Jacques final NHL game would be a 1-1 tie against the Buffalo Sabres on January 14th, 1989. And then that was it. Through his five game NHL stint, Jacques would not record any points, or even a shot on goal, but would amass a whopping 33-minutes in penalties.
After his lone NHL season with the Nordiques, Jacques would go on to play 11-more seasons of professional hockey. From 1990 to 2000, Jacques would play in 7 different professional leagues in a total of 15 different cities. Throughout his 13-seasons of professional hockey, Jacques would rack up 3,076-penalty minutes. What is almost unbelievable is that these penalty-minutes were accrued in a mere 516-games. That is an average of over 5-penalty minutes a game, or essentially, an amount equivalent to a fighting major in every game he played. When I ask Jacques of all the cities he played in, which were his favorites, he tells me playing in Quad City with the Mallards of the old Colonial Hockey League, and playing in Texas with the Western Professional Hockey League. While he played in both locations in the later stages of his professional career, Mailhot would arguably play some of his best hockey with both Quad City and the Central Texas Stampede, putting up two seasons of 14-goals, once with each team. “When I came to Texas, I got to play for former New York Islanders great, Bob Bourne, and I learned a lot from him. He even had me play in the IHL for Butch Goring at the tender age of 36. And the real reason why I love Texas so much is that is where I met my best friend that soon after became my wife!”.
When I think of all those fights and all those penalty minutes, it makes me wonder who were the toughest players that Jacques ever had to face. He rattles them off to me: “Neely, Tim Hunter, Ken Baumgartner, Martin Laitre, Sasha Lakovic, and Bruce Ramsay”. Each of them really tough customers, and I can see why Jacques lists them as the toughest he ever fought. The amount of penalty minutes Bruce Ramsay would accumulate from season to season would blow most other enforcers totals right out of the water.
These days Jacques is still involved in hockey, but mostly for fun. “I’m still playing in beer leagues in Texas with friends. I wish I could have had a chance to get more involved in coaching, but it was not in the cards”.

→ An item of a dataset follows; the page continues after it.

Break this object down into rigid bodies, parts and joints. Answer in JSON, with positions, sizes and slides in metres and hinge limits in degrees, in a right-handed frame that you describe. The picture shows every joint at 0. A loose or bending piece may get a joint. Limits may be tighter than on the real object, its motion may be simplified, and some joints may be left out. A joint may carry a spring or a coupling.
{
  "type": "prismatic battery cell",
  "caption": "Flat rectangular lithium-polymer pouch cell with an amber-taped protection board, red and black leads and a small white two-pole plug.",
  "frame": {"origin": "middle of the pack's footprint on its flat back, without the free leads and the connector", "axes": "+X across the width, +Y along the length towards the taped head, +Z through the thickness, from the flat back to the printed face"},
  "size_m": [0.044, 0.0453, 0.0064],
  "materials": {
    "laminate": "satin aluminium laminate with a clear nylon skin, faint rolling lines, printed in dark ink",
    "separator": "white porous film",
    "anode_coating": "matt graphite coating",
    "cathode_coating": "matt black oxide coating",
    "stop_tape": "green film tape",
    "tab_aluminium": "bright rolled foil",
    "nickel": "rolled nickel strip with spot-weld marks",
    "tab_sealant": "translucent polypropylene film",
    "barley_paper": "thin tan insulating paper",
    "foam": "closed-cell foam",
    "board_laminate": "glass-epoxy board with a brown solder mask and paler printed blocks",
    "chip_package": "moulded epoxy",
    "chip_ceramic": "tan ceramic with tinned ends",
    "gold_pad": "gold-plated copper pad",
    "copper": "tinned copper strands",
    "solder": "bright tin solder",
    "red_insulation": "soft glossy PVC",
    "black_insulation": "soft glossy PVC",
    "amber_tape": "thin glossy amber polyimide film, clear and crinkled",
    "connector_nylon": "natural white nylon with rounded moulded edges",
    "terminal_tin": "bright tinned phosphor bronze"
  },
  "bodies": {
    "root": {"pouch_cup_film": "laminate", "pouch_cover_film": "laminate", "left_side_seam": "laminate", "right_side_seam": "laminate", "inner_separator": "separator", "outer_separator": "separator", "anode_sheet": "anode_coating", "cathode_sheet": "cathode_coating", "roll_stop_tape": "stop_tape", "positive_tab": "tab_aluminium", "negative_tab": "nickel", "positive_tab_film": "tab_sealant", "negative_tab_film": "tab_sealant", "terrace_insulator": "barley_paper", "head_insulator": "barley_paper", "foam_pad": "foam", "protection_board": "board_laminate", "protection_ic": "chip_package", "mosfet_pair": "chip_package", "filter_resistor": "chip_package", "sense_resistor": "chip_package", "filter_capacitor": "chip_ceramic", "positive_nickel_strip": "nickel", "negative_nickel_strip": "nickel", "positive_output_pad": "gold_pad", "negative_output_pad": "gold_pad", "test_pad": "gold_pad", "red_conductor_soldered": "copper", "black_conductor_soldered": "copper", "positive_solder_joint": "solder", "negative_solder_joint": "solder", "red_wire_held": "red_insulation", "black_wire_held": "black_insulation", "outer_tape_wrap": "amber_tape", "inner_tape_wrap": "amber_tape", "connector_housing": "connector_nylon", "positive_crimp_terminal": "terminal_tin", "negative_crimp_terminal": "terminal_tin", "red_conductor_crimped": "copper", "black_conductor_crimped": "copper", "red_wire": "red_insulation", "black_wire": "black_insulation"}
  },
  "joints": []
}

When I ask Jacques to sum up his career for me in a few words, I really like what he comes up with: “I wish I would have been better prepared to deal with everything; wish I had been more patient and learned to control my temper. But I have no regrets. I met some amazing people along the way, and I have stood up where many thought I would just fall”. I like how Jacques’ perseverance prevailed; that he came out on top, literally fighting to make it there when many others did not believe in him. Sure, hindsight is always twenty-twenty, but he harbors no regrets, as he said. More importantly, Jacques beat the odds. One could argue that there was nothing special enough about Jacques that would allow him to play in the best hockey league in the world. But Jacques Mailhot is living proof that if you fight hard enough for something (in Jacques’ case oftentimes literally), what others think matters very little. And in the end, Jacques Mailhot was an NHL hockey player, and that is his to be proud of for all time.